● AIM
Using the data below, gather each line that includes the word "from".

+ + + +

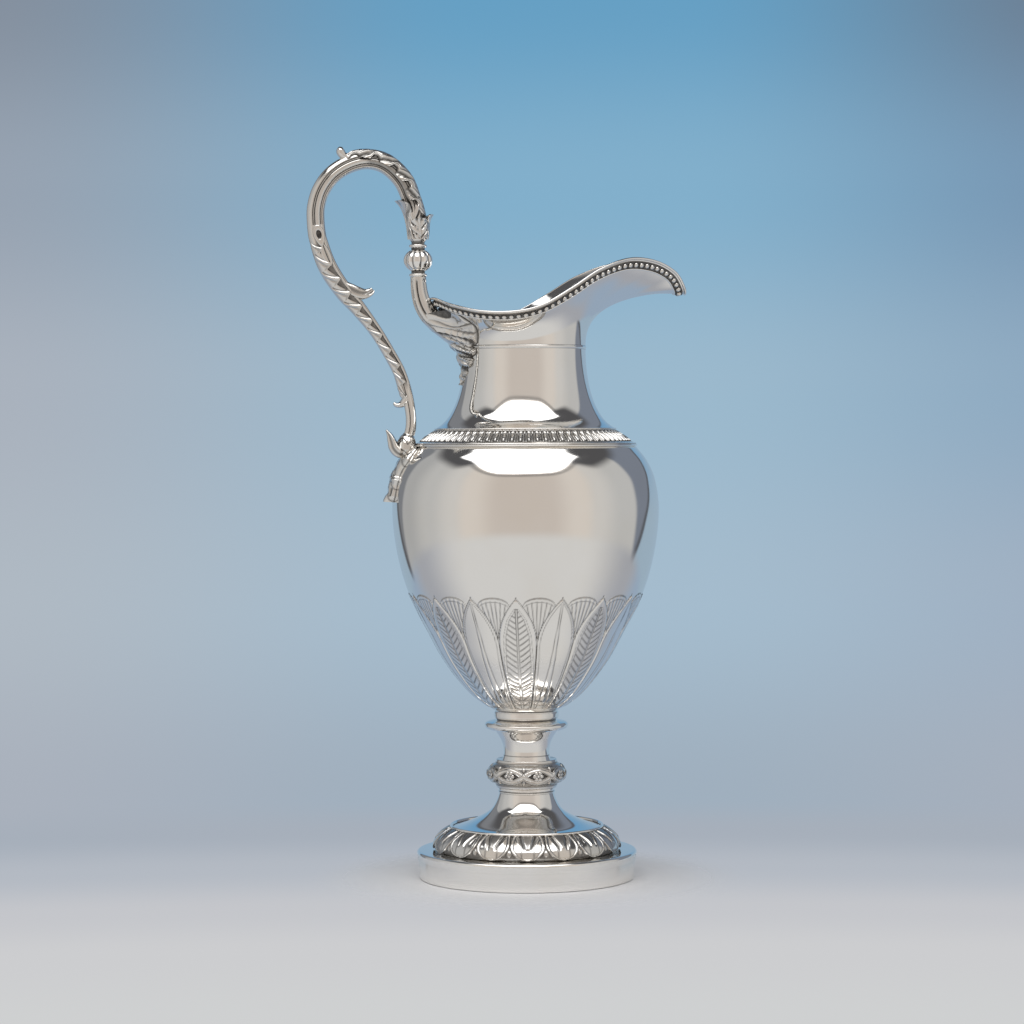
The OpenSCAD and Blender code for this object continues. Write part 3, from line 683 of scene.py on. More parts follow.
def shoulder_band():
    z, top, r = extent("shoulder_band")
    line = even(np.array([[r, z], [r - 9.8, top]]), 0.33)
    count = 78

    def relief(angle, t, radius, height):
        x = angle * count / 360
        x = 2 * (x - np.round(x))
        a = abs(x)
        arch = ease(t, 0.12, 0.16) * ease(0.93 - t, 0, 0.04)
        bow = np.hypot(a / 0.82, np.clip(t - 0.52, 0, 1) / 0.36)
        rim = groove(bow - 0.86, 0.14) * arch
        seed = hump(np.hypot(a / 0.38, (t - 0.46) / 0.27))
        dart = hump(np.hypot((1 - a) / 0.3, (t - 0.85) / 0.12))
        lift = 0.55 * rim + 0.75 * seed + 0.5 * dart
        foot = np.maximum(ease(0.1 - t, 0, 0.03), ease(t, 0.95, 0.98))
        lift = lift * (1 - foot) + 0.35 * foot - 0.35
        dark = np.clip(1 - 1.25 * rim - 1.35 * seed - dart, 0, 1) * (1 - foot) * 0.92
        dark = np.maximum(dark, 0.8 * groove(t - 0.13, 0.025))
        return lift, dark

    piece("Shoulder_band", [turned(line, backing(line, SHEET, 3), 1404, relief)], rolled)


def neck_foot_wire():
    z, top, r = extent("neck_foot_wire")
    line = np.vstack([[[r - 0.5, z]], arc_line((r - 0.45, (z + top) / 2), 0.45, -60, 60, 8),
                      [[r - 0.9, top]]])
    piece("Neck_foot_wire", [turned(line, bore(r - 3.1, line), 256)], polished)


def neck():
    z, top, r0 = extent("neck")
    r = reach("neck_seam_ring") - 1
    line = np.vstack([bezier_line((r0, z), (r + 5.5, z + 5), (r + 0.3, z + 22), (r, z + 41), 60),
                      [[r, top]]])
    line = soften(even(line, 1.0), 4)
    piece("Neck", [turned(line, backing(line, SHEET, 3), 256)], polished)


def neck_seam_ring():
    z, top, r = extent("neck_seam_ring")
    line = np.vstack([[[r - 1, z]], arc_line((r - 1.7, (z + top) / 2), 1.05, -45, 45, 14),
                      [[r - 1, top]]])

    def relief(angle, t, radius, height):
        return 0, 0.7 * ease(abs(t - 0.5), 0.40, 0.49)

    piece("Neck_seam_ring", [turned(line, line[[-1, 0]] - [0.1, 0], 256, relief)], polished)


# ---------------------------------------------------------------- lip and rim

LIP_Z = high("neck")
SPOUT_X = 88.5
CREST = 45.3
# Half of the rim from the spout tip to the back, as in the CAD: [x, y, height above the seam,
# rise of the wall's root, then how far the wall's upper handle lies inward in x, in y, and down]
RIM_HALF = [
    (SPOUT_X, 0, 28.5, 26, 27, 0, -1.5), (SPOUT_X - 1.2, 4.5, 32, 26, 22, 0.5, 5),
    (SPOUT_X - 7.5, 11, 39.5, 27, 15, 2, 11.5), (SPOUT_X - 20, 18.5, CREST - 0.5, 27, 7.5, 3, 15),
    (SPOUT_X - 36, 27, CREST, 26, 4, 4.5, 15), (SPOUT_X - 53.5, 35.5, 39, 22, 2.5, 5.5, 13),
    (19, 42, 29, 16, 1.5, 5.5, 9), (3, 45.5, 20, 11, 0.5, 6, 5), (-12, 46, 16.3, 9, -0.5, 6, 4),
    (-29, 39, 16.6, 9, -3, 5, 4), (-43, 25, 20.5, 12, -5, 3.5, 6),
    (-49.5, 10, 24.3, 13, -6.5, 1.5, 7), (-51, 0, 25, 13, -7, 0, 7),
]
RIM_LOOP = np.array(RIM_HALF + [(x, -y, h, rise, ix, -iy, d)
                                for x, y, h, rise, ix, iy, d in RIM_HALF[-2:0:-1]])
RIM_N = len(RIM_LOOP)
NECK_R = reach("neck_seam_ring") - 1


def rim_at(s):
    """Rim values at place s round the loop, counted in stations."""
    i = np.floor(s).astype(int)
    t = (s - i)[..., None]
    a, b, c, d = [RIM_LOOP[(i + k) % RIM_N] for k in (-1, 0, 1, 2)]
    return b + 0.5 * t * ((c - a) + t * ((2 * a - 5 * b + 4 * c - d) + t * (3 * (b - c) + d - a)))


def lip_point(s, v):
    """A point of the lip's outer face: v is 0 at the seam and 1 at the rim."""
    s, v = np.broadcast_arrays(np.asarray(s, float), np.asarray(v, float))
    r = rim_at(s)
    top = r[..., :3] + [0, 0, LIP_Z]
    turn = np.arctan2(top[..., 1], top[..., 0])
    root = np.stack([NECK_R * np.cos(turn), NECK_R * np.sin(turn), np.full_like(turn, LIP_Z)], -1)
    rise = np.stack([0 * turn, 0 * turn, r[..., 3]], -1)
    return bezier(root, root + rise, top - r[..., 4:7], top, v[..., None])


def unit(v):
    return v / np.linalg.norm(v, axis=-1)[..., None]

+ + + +

● TASK OUTPUT
The OpenSCAD and Blender code for this object continues. Write part 3, from line 683 of scene.py on. More parts follow.
# Half of the rim from the spout tip to the back, as in the CAD: [x, y, height above the seam,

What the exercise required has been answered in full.